Monday, January 23, 2006

No-Fault Divorce Presumes Two Incomes

There is a horrible and very public divorce case going on now, pitting Bai MacFarlane vs. Bud MacFarlane. [Not the Bud MacFarlane of the Reagan scandals, by the way.] They were, up to now, professional Catholics. He runs the Mary Foundation, and has written Catholic apocalyptic novels. She was the happy Catholic mom who home schooled their four boys.

Then he dumped her.

One of the public issues in this case has been whether the civil courts should take any account of the religious vows, and the decisions of the religious courts, in determining custody.

I was drawn by another issue. He did not want to pay enough child support to allow her to stay home and continue home schooling their children. Instead, he sued to make her get a job. The court sided with him; she refused to comply; he got custody and put the kids in school, including full day care for the two year old.
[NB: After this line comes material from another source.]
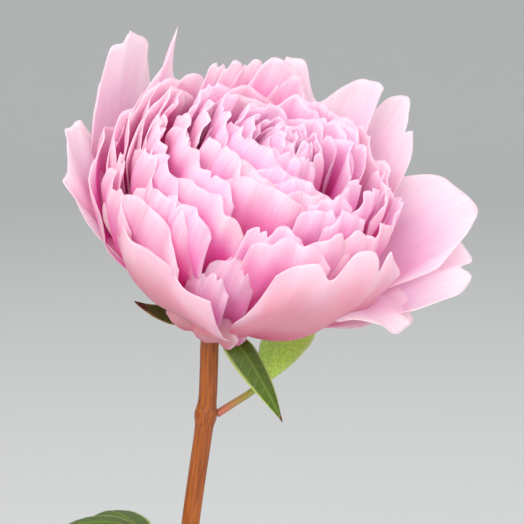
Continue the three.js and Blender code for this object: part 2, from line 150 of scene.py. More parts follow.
# Folds and smaller petals between the others, which stand for the heart: (az, r, w, lean, width), then
# any changes of its own. tone: below 0 it is a deeper pink.
FOLDS = [
    (204, 20, 85, -30, 20), (235, 38, 79, -30, 20), (270, 23, 84, -45, 22), (282, 26, 84, -35, 18),
    (238, 18, 86, -55, 22), (330, 27, 83, -25, 18), (304, 31, 82, -28, 18), (295, 35, 80, -28, 17),
    (337, 33, 82, -20, 22), (310, 37, 80, -20, 18), (274, 43, 75, -25, 20), (236, 49, 71, -18, 22),
    (187, 24, 86, -15, 22), (178, 14, 86, -35, 24), (135, 17, 87, -10, 32), (155, 18, 87, -15, 24),
    (144, 36, 83, -2, 34), (161, 35, 84, -5, 22), (139, 11, 85, -25, 22), (156, 26, 87, -5, 28),
    (86, 26, 86, -10, 26), (76, 33, 84, -5, 26), (67, 35, 84, -5, 26), (358, 44, 76, -5, 18),
    # The two folds given a tone below 0 lie in a crevice; their deeper pink is partly their own colour and
    # partly painted shade.
    (12, 38, 78, -5, 20), (30, 24, 84, 5, 30, dict(tone=-0.5)), (60, 20, 85, 0, 28, dict(tone=-0.4)),
    (50, 27, 85, 0, 32), (46, 32, 85, 0, 34), (107, 8, 85, -20, 18), (70, 5, 83, -35, 15),
    (263, 14, 86, -40, 16),
    (285, 13, 85, -35, 14), (20, 10, 85, -25, 16), (160, 6, 84, -35, 16),
    (262, 45, 59, -12, 16), (255, 47, 52, 0, 14), (268, 43, 63, -14, 16),
    (240, 30, 27, -20, 18), (270, 28, 24, -15, 18), (197, 44, 76, -10, 26), (212, 45, 74, -20, 26),
    (0, 2, 84, 0, 11), (120, 3, 86, 5, 10), (240, 3, 84, -10, 10), (300, 6, 86, -20, 13),
    (200, 5, 87, -20, 14),
    (45, 9, 86, -20, 17), (340, 7, 85, -20, 13),
]

# The sepals are smoother than the petals and have no curled lip.
SEPAL_LOOK = dict(frill=0.3, ruffle=0.4, full=1.0, lip=0)
SEPALS = [
    dict(name="sepal_left", az=196, tier=1.24, r=32, w=4, lean=70, width=13, claw=6, round=0.75,
         power=1.4),
    dict(name="sepal_back", az=96, tier=1.24, r=30, w=8, lean=60, width=17, claw=6, round=0.6,
         power=1.6),
    dict(name="sepal_right", az=20, tier=1.24, r=28, w=6, lean=60, width=15, claw=6, round=0.6,
         power=1.6),
]

# The receptacle's outline: (out from the bloom's axis, up from the seat).
RECEPTACLE_OUTLINE = [
    (3.0, -6), (4.2, -4), (5.4, -2), (6.6, 1), (7.2, 4.5), (6.6, 7.6), (4.6, 10), (2, 11.2),
]

# Leaves: the path of each stalk and blade, and the direction across each blade.
BRACT_PATH = [(24.5, -13.5, 270), (30, -18, 266), (37, -20, 255), (42, -20, 246), (45.2, -18, 238.5)]
BRACT_SIDE = (-0.75, -0.55, -0.35)
UPPER_STALK = [(20.6, -1.9, 236.6), (27, 1, 240), (33, 3.5, 243.2), (39, 6.4, 247.4)]
UPPER_BLADE = [(38, 6, 246.4), (41.5, 10, 253.2), (45.8, 14.5, 260.4), (52, 21, 266), (61, 29, 267)]
UPPER_SIDE = (0.85, -0.45, 0.1)
LOWER_FORK = (-8, -4, 189)
LOWER_STALK = [(5.4, -0.4, 174.5), (-1.2, -1.6, 181.6), (-4.4, -3, 186), LOWER_FORK]
LOWER_LEAFLETS = [
    ("middle", [(-20, -5, 193), (-34, -6, 192), (-50, -7, 182.5), (-60, -8, 172)], (0, 1, 0.05), 26),
    ("near", [(-14, -14, 190), (-24, -28, 187), (-33, -41, 178), (-38, -48, 168.5)], (0.8, -0.6, 0), 20),
    ("far", [(-14, 7, 189), (-24, 22, 187), (-32, 34, 180), (-38, 42, 171)], (0.8, 0.6, 0), 20),
]

# The vase's outline: (out from its axis, up from its foot), the outside upwards and the inside downwards.
VASE_OUTSIDE = [
    (26, 1.6), (29.5, 8), (34.2, 28), (36, 45), (31.5, 66), (21.5, 86), (14.5, 101), (12.1, 116),
    (11.8, 142), (12.8, 158), (15.0, 165.4), (14.4, 167),
]
VASE_INSIDE = [
    (13.0, 166.7), (11.9, 165.4), (9.5, 158), (8.5, 146), (8.5, 118), (10.7, 103), (17.5, 87), (27.5, 67),
    (32.6, 45), (30.6, 26), (23.5, 8), (18, 5.6),
]
VASE_UNDERSIDE = [(12.0, 0.0), (22.0, 0.0), (24.8, 0.3)]
VASE_LIP = [(13.8, 167.1)]
WELL_FLOOR = 5.6
VASE_WELL = [(9.0, WELL_FLOOR)]

# The floor is flat out to a radius, then bends up, in metres.
FLOOR_FLAT = 2.6
FLOOR_BEND = 1.6
FLOOR_STEPS = 12

CAMERA_PLACE = (0.0378, -0.4570, 0.3757)
CAMERA_TILT = math.radians(80)


def srgb(red, green, blue):
    """A colour given as 0 to 255 on a screen, as the linear values a shader takes."""
    def linear(value):
        value /= 255
        return value / 12.92 if value <= 0.04045 else ((value + 0.055) / 1.055) ** 2.4
    return (linear(red), linear(green), linear(blue), 1.0)


# ---- shader node groups ----

def new_group(name, inputs, outputs):
    """An empty shader group with its sockets; returns (group, nodes, links, input node, output node)."""
    group = bpy.data.node_groups.new(name, "ShaderNodeTree")
    for label, kind, value in inputs:
        socket = group.interface.new_socket(label, in_out="INPUT", socket_type=kind)
        socket.default_value = value
    for label, kind in outputs:
        group.interface.new_socket(label, in_out="OUTPUT", socket_type=kind)
    start = group.nodes.new("NodeGroupInput")
    end = group.nodes.new("NodeGroupOutput")
    return group, group.nodes, group.links, start, end


def math_node(nodes, links, operation, first, second=None, third=None, clamp=False):
    """A Math node fed by sockets or plain numbers; returns its output."""
    node = nodes.new("ShaderNodeMath")
    node.operation = operation
    node.use_clamp = clamp
    for slot, value in enumerate((first, second, third)):
        if value is None:
            continue
        if isinstance(value, (int, float)):
            node.inputs[slot].default_value = value
        else:
            links.new(value, node.inputs[slot])
    return node.outputs[0]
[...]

The court was forced to judge whether an at-home, home-schooling spouse had a right to keep living the life to which she had become accustomed – indeed, to which she was religiously committed – or whether each individual is obliged to get a job and be self-supporting. Thus far, the court has taken the individualist side of this argument, not the marital side.

I asked a family court judge whether no fault has a presumption against home schooling. He replied that “DIVORCE has a bias against home schooling, fault or no-fault.” In theory, a fault standard of divorce would give the innocent spouse some claim for continuing to get enough support to keep home schooling. In practice, though, “the majority of the time most courts (in my opinion) would likely find such a result inequitable in the event that it rendered the ‘at-fault’ spouse unable to maintain some semblance of a residence. And, in most circumstances, it would.”

Most institutions in our culture now presume two incomes for a middle class or better life. This is not simply an economic fact, but is the result of legal and policy decisions to treat everyone as an individual before the law, and not as part of a family, or even a marriage. No-fault divorce laws do presuppose two-income marriages – but so does the rest of social life.

9 comments:

SPorcupine said...

I want to try to translate the insight from the family court judge. How much child support plus spousal maintenance (alimony) would the father have to pay for the mother to continue home-schooling? Basically, his entire salary; the mother's household would need a very similar home, with very similar utilities and very similar costs for almost everything. She wouldn't need money for the father's meals, clothes, and out of pocket expenses, but that's all she could spare. If more money stays with him, she quickly won't have enough to continue the home-schooling standard they had jointly set. Just another way of saying that divorce means less for all, but worth understanding as a potent example.

fidelity said...

He had enough money. Everything was fine in terms of assets.

I was the attorney for her and am handling the appeal. Interesting to read your comments. See my site, Truemarriage.net and my blog truemarriageblogspot.com

Gruntled said...

Wow, this is weirder than I thought. Did Bud MacFarlane really call himself Lord of the house?

Gruntled said...

The link for further details on the case is http://www.truemarriage.net/article.jsp?ID=143.

fidelity said...

He claimed he was her Lord and he was Lord of the household.

She had to obey IMMEDIATELY in everything but sin.

She was/is trying to protect the kids. They could use your prayers and help.

Charlotte said...

He sounds like a vile sort of person and I hope she wins her appeal and gets the kids back, but she really should look for a school that meets her standard, and get a job. Life's tough at times, but going to school is what most kids do and those kids might benefit from being out of both parents' pressure cookers. How is she planning to support herself once the kids are grown?

Gruntled said...

Yep, Bud sounds waaaay over the line.
She will probably have to get a job, but in principle I think he should keep paying her to be the kids' school.

Charlotte said...

What if she had dumped him? Should he then have to put most of his salary into supporting her home-schooling standard?

Gruntled said...

If she walked out on him, then, no, he shouldn't have to keep supporting her the same way. However, he does sound like a serious nut, so she might have a case for pre-emptive action. But that is not what happened here -- he dumped her out of the blue.